Pessoalmente, eu teria me interessado em contar uma outra história, igualmente contida na carta de Caminha : a dos três personagens que ficaram no novo território por razões diametralmente
opostas. O primeiro, Afonso Ribeiro, era um degredado que foi
deixado para trás pelos portugueses para descobrir o mapa das riquezas do solo desconhecido. Estava à procura de ouro, prata e tinha por missão continuar a
"amansar" os indígenas. Já os
dois outros são os personagens
mais interessantes dessa história:
dois jovens grumetes portugueses
que, na última noite antes da partida das naus, optaram por mergulhar no mar e permanecer no
novo mundo. São os únicos que
aceitam aquilo que vêem, sem
projeto aparente de normatização ou subjugação do outro, sem
tentar impor as suas próprias
crenças a fórceps.
Parece-me que o confronto entre essas duas visões opostas, a do
degredado, que só se preocupa em
tirar aquilo que a terra oferece da
forma mais rápida possível antes
de partir, e a dos que se tornam
brasileiros por opção, não está tão
distante do país caótico em que
vivemos hoje. Talvez existam nessa dualidade fundadora (e eventualmente reducionista, concordo) algumas vertentes da crise endêmica brasileira.
Voltando ao 15 de abril de 2000.
Não há muito o que comemorar
na semana que vem. Mas talvez
não tenhamos direito ao simples
pessimismo. Para ajudar a encontrar alguma motivação, recorro à memória de Jobim e Guimarães Rosa, de Aleijadinho e Grande Otelo, de Tristão de Athayde e
Cartola. Penso que convivemos,
hoje, com brasileiros como Fernanda Montenegro e Nelson Pereira dos Santos.

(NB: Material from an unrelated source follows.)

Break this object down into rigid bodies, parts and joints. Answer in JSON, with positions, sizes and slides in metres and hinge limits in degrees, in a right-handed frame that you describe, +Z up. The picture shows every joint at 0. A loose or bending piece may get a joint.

Penso também naqueles que,
como Frans Krajcberg ou os grumetes portugueses, deixaram seus
países de origem e vieram lutar
pelo Brasil. E recorro finalmente
a uma frase dita em maio de 1968
e que um amigo me revelou há
pouco : "Em tempos como esses, é
preciso ser intrinsecamente otimista. O pessimismo, a gente deixa para épocas melhores".